In real life, you’d run a million miles from someone whose attitude was that he could and would do whatever he wanted, when he wanted to, just because he could: well, I would.

But Pierce wasn’t just a superrich brat, he was genuinely smart. In order to protect him, John Reese came out into the open, from which Pierce very rapidly deduced a hell of a lot about the PoI set-up and even conned John sufficiently as to get to meet Harold.

And it was no surprise that Pierce’s parting shot was a  thank you gift to John of a $2,000,000 watch that Finch, in a public park, promptly smashes under his heel – to extract the GPS racker built into it.

That left a hint that Logan Pierce could develop into a longer-term problem, an ongoing strand, but the series chose not to follow up this possible story arc and rightly so. To have done so would have been to develop the hyperactive Pierce into the kind of monster that in real-life he would be, albeit a gadfly of a monster, and there were more serious irons to be added to the fire. Pierce, we would find, a long way from now, was destined for a different future.

Though they took up a very small amount of the episode’s running time, Detectives Carter and Fusco and flashbacks to Harold and Nathan Ingram were more important to the ongoing stories. The first of these saw Carter continuing to investigate the disappearance of Detective Peterson, and connect it to the also-missing Detective Stills and refusing to hear Fusco when he wanted to talk about past ‘mistakes’: she is still first and foremost a cop and he will get no favours there.

But the latter were more important to the series than the season, though the first of these, to 9/11 itself and Nathan bringing the news to Harold, seemed wholly redundant. The second was to 2009: the Machine has just been handed over to the Government, to physically disappear, but Nathan is still concerned over the ‘missed’ opportunity to make a difference over the Numbers, with Harold effectively shutting that off, with an non-cryptic threat about breaking up their partnership.

The third showed Nathan Ingram staking out the home of a woman under threat.

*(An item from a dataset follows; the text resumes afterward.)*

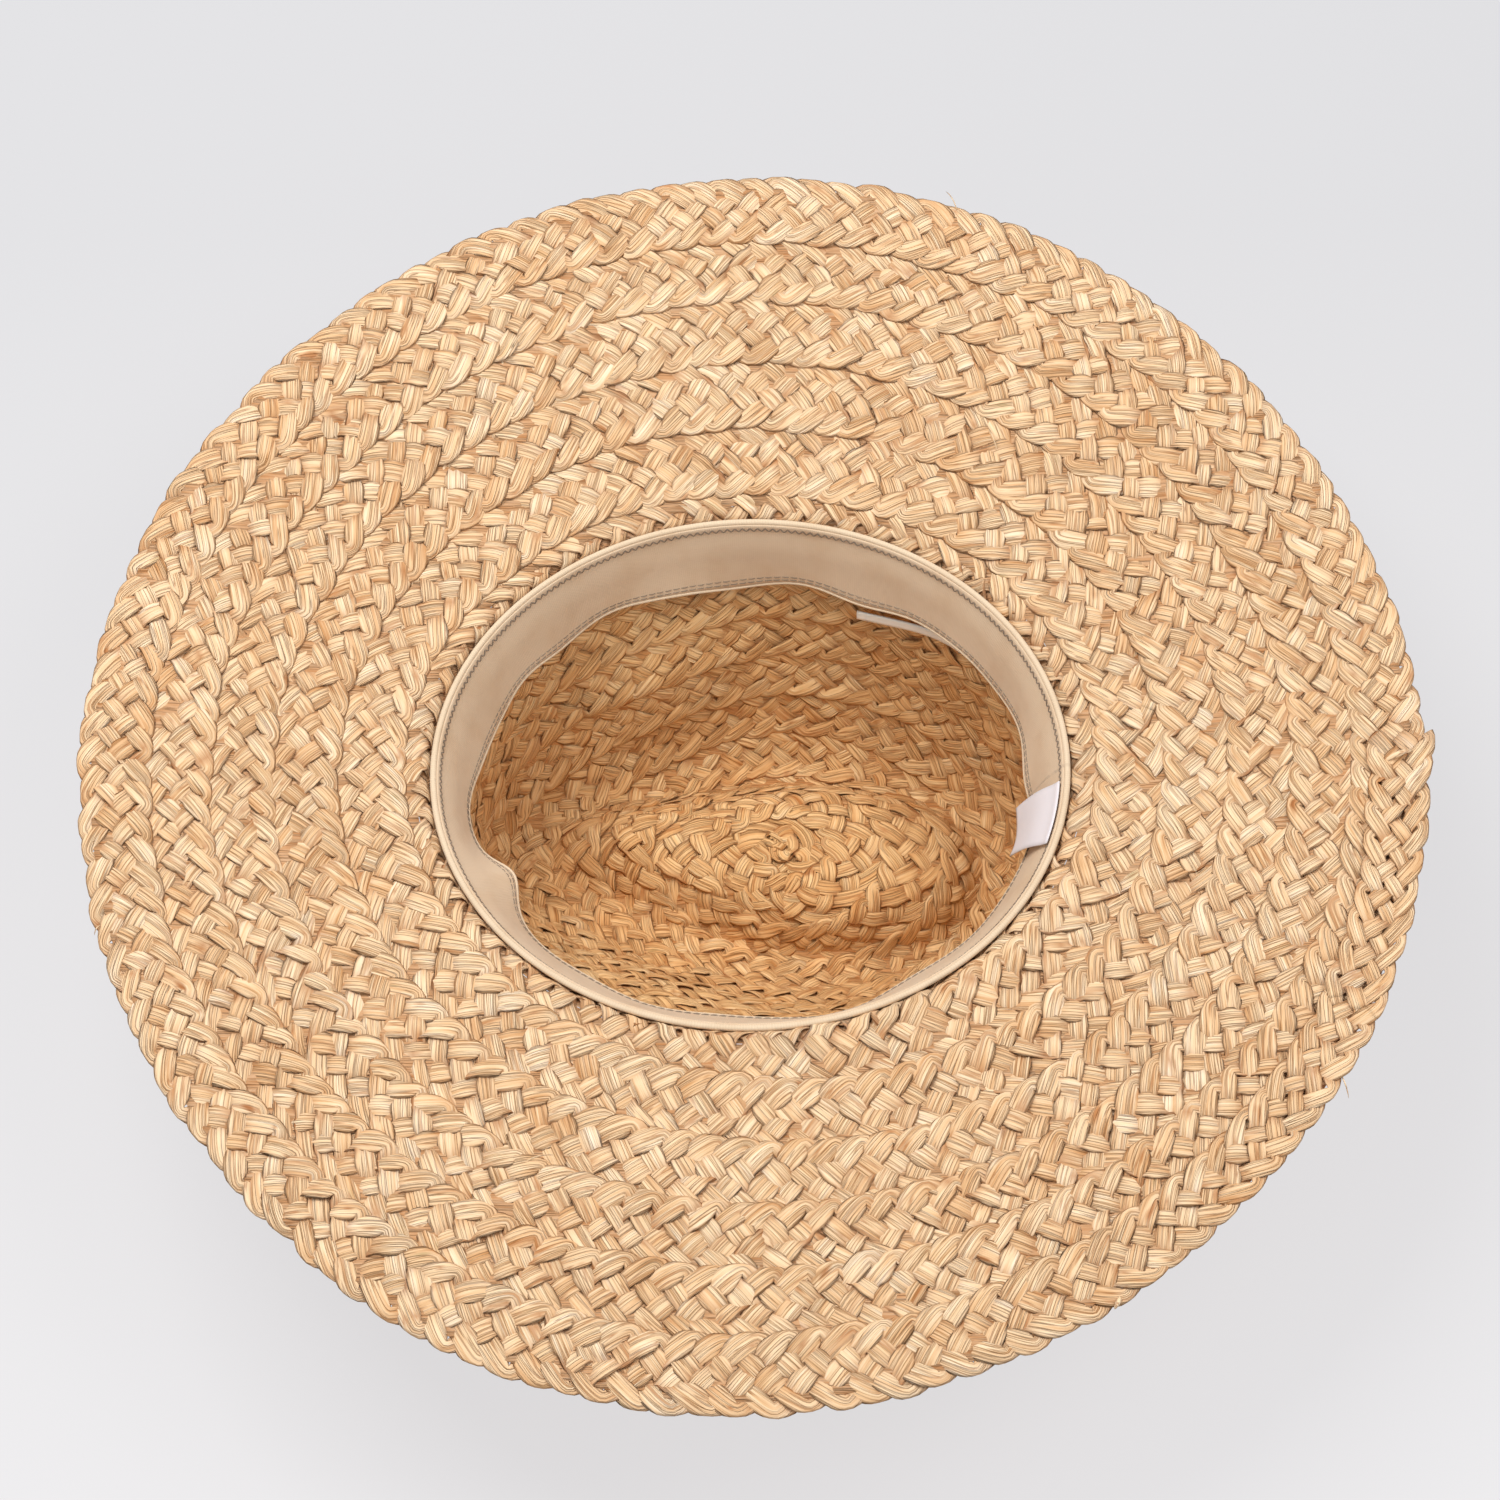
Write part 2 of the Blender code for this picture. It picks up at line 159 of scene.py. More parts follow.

As a man starts to follow her, we see him holding a gun.

This is what will be central to what is meant by, ‘more, later’.

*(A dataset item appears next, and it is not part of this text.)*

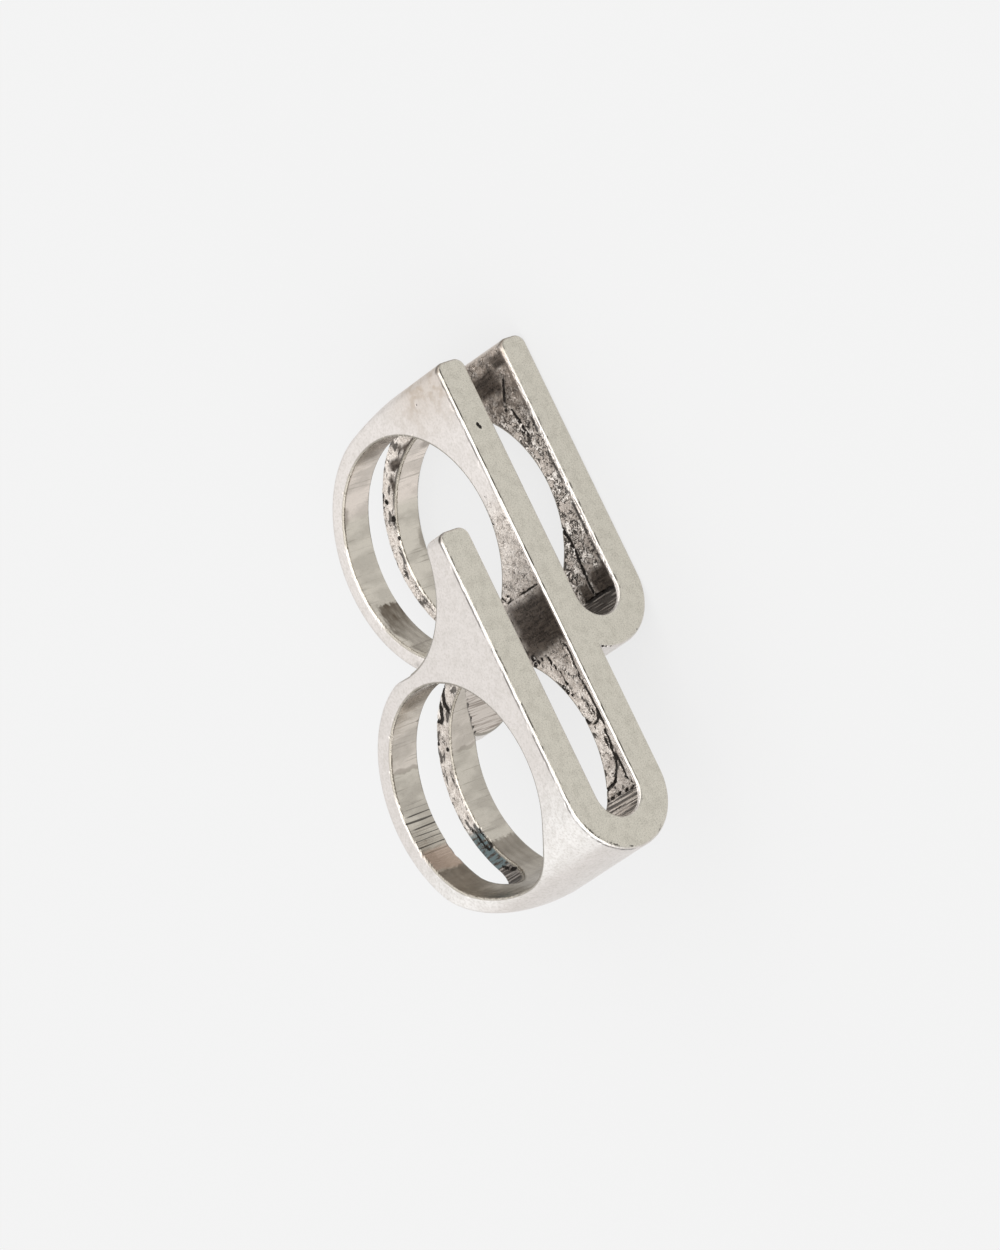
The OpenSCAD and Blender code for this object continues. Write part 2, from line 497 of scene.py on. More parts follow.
def makeField():  # signed distance in mm from the casting's surface, negative in the metal
    tree, size, result = newGroup("castingField", 'GeometryNodeTree',
                                  {"Point": "vector", "Chart": "geometry", "Relief": 0.0, **ringSizes},
                                  {"Field": "float", "Seed": "float", "Raw": "float", "Fold": "float",
                                   "Skin": "float", "Pit": "float", "Bore": "float", "Face": "float"})
    x, y, z = splitVector(tree, size["Point"])
    deep = -z
    half = size["Middle bar"] * 0.5
    rightSlope = (size["Right lean"] * math.radians(1)).math('TANGENT')
    leftSlope = (size["Left lean"] * math.radians(1)).math('TANGENT')
    rightIn = half + size["Right slot"] - deep * rightSlope
    rightOut = rightIn + size["Right bar"]
    leftIn = deep * leftSlope - half - size["Left slot"]
    leftOut = leftIn - size["Left bar"]
    isRight = y > half + meshing["wallSplit"]
    isLeft = y < -half - meshing["wallSplit"]

    def stadium(turn, low, high):  # a bar or slot with a round end past x = turn, endless towards the tips
        return distance(most(x - turn, 0.0), y - (low + high) * 0.5) - (high - low) * 0.5

    def lean(degrees, slope):
        return deep * ((degrees * math.radians(1)).math('TANGENT') + slope * 0.5)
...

9 thoughts on “Person of Interest: s02 e14 – One Percent

  1. Always nice to see Jimmi Simpson. One Percent is a pretty damned good episode as well. One of those solid Season 2 standalones-it’s just refreshing seeing Person of Interest’s paranoia and thrills clash with dry humor-it’s just an intoxicating cocktail that makes for a highly enjoyable experience. And yeah, Jimmi Simpson was great as usual, and the flashbacks were interesting….as usual. It’s good! Not much else to say about it, I think. (Except for that million dollar watch-no way that actually exists, right?)

    1. Top notch stuff. Having had a week to think about the episode, whilst I still think the Network wanted the direct theme reinstating, I’d also credit the creative team with wanting the change of pace, to balance things out. As for the watch, I’ll get back to yoou whn I’ve won a nine-figure sum on the Euromillions Lottery and can afford to research…

      1. This might be the last true ‘one-off’ of the season-if I remember correctly, the rest of Season 2’s episodes are at least tangentially related to the bigger picture, be it either character or plot. But this episode is so good it reminds me of how it used to grind my gears when I read comments on the AV Club and elsewhere calling this show just another CBS procedural that’s about 10% great sci-fi and 90% bland drivel. Sure, it’s just like NCIS….except for the acting, directing, cinematography, and guest acting. Just…ugh. This episode (not even a major standout of the series-the bar is set too high) is so clearly above every episode of NCIS I’m not sure how it’s hard to see the difference.

        Besides, unending strings of intensity can get a little numbing after awhile. This show makes a strong case for a 22-episode season. It is definitely a heavy workload, but in the proper hands it can work.

  2. With so few episodes left, I’d guess at you being right, but I’m not looking ahead. Even though I’ve seen the eentire season twice, I’m aiming to come to each episode as ‘spoiler-free’ as is possible. And as someone who used to watch NCIS, there is literally no comparison, and anyone who thinks there is needs their bumps feeling.

  3. There are three blue screens in this episode that flash on screen for about a fraction of a second. All tree do mean something in byte code. The first is this excerpt from Macbeth:

    “Lady M. Out, damned spot! out, I say! One; two: why, then, ’tis time to do ’t. Hell is murky! Fie, my lord, fie! a soldier, and afeard? What need we fear who knows it, when none can call our power to account? Yet who would have thought the old man to have had so much blood in him?”

    The second two are excerpts from the National Institute of Health’s pages on bio-terrorism and anthrax, respectively. The Machine is sick.

      1. Poor Machine. Not sure why it included the Macbeth thing–it didn’t have blood on its hands quite yet. Or maybe it’s feeling guilty over the people killed as a result of the numbers.

    1. Ha. Never been my favorite of his. The quote is from the beginning of Act 5, when Macbeth’s wife is feeling guilty for the evil they’ve done. Foreshadowing? The Machine never does anything truly evil, though. Just morally questionable.